[Extracted data entries]
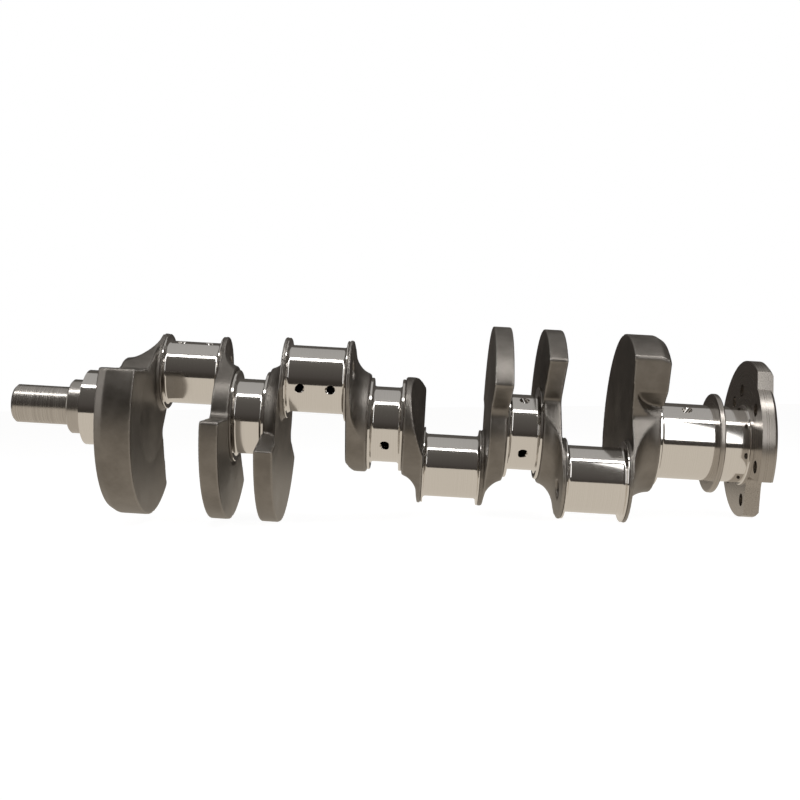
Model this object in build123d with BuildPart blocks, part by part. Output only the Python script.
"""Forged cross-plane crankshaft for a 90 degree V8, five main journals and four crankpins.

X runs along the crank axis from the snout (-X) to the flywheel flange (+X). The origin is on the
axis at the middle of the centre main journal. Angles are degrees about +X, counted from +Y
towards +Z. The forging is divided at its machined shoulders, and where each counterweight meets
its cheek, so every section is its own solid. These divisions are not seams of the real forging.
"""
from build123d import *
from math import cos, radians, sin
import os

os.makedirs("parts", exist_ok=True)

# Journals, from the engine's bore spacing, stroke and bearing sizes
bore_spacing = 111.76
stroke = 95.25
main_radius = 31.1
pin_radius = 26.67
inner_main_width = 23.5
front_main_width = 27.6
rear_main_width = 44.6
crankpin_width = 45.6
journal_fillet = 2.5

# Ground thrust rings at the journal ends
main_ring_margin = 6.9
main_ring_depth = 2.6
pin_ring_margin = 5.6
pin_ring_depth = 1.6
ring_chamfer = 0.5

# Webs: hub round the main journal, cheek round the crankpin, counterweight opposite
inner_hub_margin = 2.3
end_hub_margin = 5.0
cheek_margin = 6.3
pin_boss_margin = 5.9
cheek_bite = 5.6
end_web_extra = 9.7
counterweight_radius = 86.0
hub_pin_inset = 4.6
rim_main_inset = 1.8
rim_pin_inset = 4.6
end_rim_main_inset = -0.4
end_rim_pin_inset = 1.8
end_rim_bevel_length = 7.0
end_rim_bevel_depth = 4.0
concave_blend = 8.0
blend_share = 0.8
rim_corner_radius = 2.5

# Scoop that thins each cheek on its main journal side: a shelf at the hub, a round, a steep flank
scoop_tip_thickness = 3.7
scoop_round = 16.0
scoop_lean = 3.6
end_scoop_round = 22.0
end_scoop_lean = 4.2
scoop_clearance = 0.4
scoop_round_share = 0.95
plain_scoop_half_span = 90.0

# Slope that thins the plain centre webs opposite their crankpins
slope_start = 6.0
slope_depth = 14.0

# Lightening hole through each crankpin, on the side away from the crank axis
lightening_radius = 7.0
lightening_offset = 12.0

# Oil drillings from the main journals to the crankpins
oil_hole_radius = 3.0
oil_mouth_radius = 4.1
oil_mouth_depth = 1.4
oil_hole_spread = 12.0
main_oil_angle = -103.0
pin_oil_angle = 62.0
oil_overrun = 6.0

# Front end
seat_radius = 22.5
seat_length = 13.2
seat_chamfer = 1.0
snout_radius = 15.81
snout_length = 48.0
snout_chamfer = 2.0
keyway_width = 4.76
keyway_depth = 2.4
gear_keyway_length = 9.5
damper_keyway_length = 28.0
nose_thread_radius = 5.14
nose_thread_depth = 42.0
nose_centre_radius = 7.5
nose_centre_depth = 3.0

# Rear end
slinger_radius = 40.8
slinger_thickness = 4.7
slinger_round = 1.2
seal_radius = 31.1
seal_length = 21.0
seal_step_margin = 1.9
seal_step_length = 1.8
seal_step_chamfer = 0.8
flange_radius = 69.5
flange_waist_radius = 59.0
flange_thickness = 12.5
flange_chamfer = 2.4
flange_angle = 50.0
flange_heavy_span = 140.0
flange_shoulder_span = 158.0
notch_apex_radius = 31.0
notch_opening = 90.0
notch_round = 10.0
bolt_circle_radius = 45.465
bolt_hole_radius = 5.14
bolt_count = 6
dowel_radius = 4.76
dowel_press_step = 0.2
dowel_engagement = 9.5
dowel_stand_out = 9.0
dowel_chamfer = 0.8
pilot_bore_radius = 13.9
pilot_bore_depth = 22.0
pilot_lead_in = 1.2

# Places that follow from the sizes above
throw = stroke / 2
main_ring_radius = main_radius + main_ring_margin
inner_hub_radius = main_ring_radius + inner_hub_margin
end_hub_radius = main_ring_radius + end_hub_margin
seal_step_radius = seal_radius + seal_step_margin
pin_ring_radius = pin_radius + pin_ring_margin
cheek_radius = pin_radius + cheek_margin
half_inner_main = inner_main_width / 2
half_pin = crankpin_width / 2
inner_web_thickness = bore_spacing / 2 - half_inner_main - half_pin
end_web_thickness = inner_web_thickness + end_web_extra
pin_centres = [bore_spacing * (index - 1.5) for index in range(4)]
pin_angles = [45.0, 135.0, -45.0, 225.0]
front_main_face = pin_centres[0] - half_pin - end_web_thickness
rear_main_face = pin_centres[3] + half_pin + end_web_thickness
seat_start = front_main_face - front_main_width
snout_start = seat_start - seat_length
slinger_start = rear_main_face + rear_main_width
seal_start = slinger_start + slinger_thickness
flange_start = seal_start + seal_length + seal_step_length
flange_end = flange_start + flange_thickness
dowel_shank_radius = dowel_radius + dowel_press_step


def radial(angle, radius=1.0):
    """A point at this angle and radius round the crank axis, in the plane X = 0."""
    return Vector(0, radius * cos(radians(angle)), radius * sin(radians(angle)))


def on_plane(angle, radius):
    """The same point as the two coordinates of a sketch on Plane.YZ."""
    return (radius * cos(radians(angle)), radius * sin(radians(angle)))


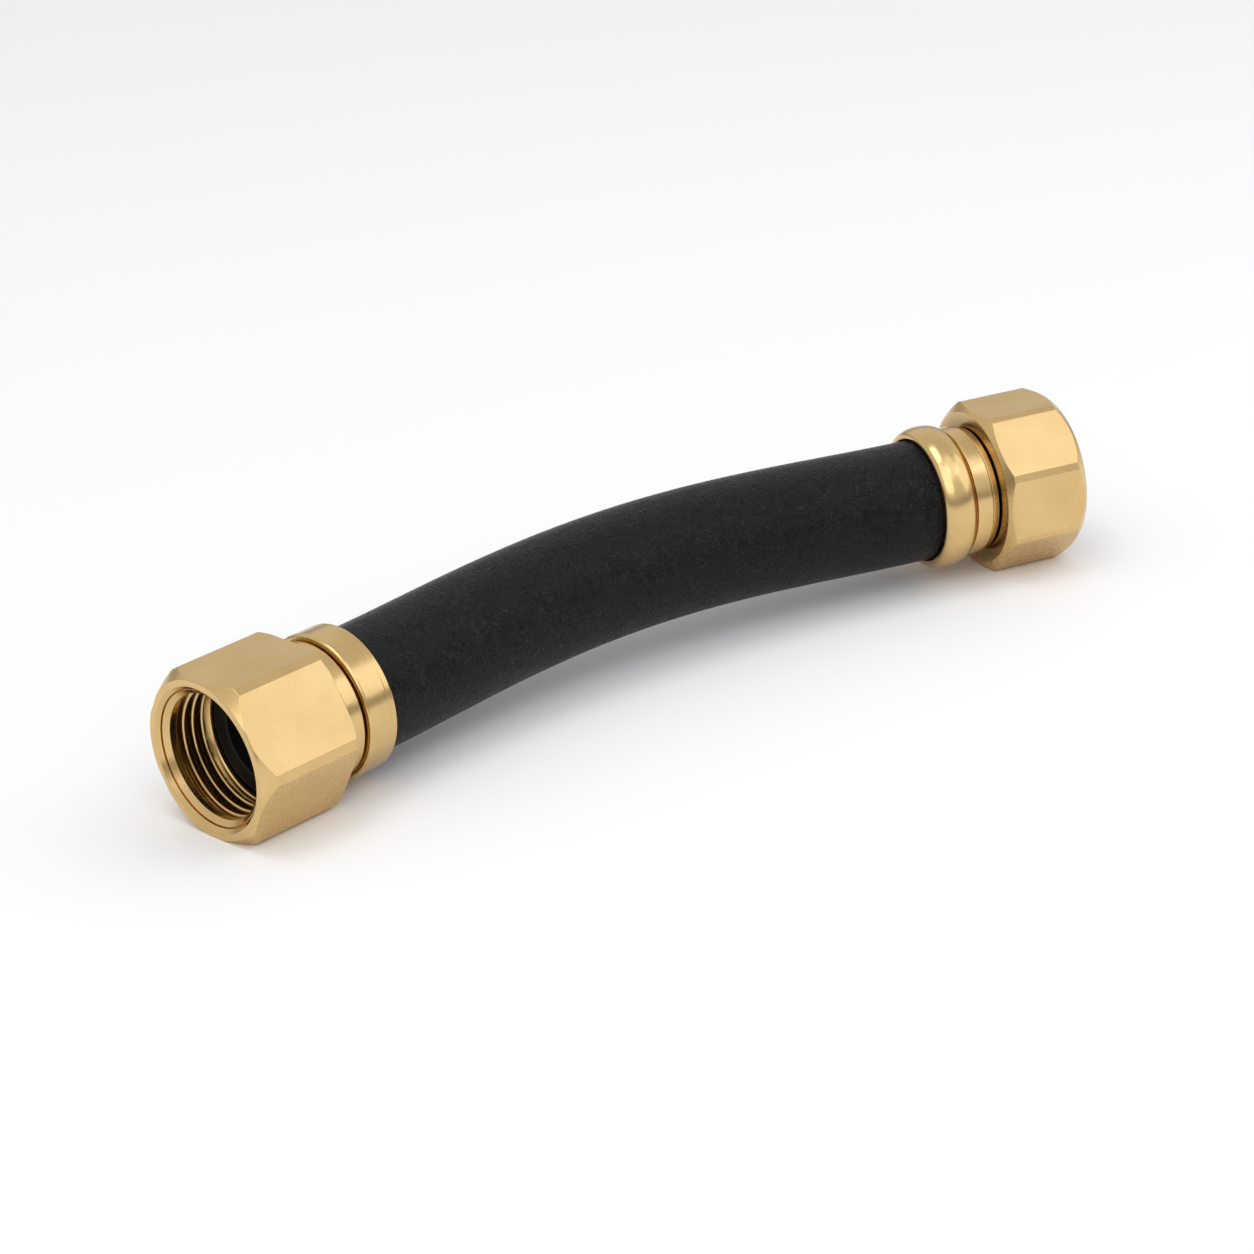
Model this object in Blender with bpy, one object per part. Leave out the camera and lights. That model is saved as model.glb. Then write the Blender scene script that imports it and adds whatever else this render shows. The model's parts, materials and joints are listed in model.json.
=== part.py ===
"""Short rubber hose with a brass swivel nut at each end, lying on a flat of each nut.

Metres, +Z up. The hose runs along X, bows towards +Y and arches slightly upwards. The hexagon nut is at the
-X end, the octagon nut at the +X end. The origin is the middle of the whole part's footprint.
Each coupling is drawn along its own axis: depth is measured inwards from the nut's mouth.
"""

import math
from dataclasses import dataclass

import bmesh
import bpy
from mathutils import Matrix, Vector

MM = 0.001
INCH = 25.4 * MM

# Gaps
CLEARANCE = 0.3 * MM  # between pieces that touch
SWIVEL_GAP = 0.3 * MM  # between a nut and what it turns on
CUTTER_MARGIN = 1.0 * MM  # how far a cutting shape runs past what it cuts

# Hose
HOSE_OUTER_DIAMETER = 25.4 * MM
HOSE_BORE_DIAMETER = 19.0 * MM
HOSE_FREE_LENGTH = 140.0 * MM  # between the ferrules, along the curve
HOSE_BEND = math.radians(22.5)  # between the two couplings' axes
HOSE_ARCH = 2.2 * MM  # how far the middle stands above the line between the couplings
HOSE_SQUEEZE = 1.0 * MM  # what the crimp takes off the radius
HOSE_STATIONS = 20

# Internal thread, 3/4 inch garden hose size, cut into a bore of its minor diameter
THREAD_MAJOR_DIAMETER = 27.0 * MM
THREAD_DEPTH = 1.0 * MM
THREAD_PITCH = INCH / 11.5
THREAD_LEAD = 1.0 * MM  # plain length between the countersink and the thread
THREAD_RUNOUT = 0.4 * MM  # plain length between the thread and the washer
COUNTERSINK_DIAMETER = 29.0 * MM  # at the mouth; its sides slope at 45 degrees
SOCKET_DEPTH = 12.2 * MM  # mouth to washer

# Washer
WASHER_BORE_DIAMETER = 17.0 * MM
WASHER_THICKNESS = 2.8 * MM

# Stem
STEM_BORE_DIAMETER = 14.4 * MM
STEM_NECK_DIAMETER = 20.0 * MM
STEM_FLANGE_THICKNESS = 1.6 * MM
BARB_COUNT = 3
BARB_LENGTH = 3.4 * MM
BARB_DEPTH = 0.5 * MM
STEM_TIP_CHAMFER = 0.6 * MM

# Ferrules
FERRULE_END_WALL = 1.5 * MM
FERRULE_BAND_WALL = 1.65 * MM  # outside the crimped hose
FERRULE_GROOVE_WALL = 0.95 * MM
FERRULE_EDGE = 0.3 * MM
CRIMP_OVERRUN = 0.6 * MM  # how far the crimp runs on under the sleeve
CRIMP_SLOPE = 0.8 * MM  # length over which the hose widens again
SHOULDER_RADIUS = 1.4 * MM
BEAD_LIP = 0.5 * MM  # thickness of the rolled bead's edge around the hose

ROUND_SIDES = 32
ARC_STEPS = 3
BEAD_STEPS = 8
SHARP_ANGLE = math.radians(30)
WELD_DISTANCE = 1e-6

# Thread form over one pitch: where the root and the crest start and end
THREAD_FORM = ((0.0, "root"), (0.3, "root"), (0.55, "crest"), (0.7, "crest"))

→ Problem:
Restate, word for word and with nothing added, the lines from the first line of the listing through the one where "ring_chamfer = 0.5" stands.

→ Answer to this problem:
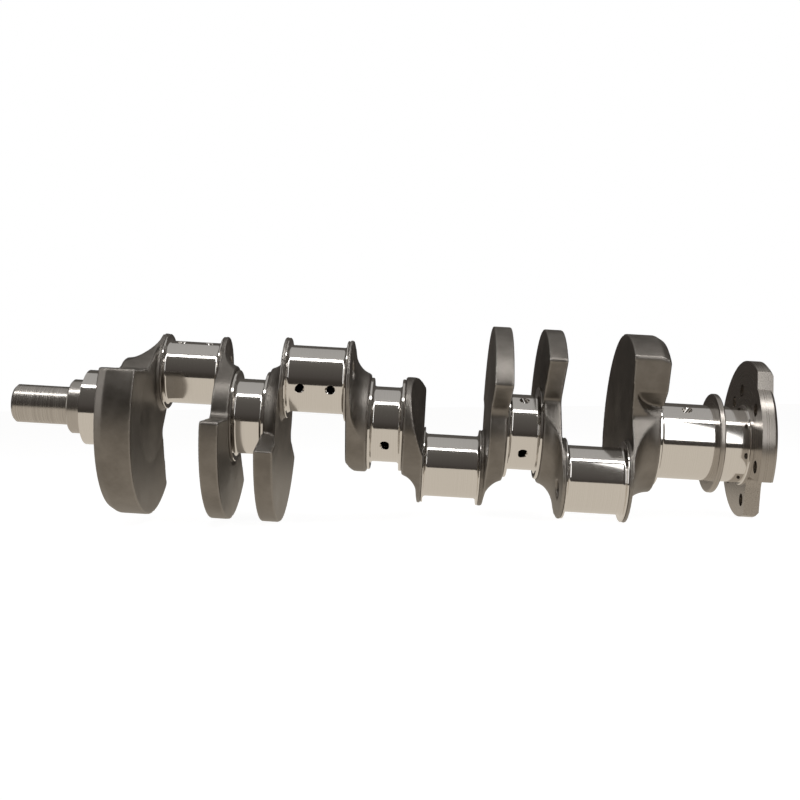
Model this object in build123d with BuildPart blocks, part by part. Output only the Python script.
"""Forged cross-plane crankshaft for a 90 degree V8, five main journals and four crankpins.

X runs along the crank axis from the snout (-X) to the flywheel flange (+X). The origin is on the
axis at the middle of the centre main journal. Angles are degrees about +X, counted from +Y
towards +Z. The forging is divided at its machined shoulders, and where each counterweight meets
its cheek, so every section is its own solid. These divisions are not seams of the real forging.
"""
from build123d import *
from math import cos, radians, sin
import os

os.makedirs("parts", exist_ok=True)

# Journals, from the engine's bore spacing, stroke and bearing sizes
bore_spacing = 111.76
stroke = 95.25
main_radius = 31.1
pin_radius = 26.67
inner_main_width = 23.5
front_main_width = 27.6
rear_main_width = 44.6
crankpin_width = 45.6
journal_fillet = 2.5

# Ground thrust rings at the journal ends
main_ring_margin = 6.9
main_ring_depth = 2.6
pin_ring_margin = 5.6
pin_ring_depth = 1.6
ring_chamfer = 0.5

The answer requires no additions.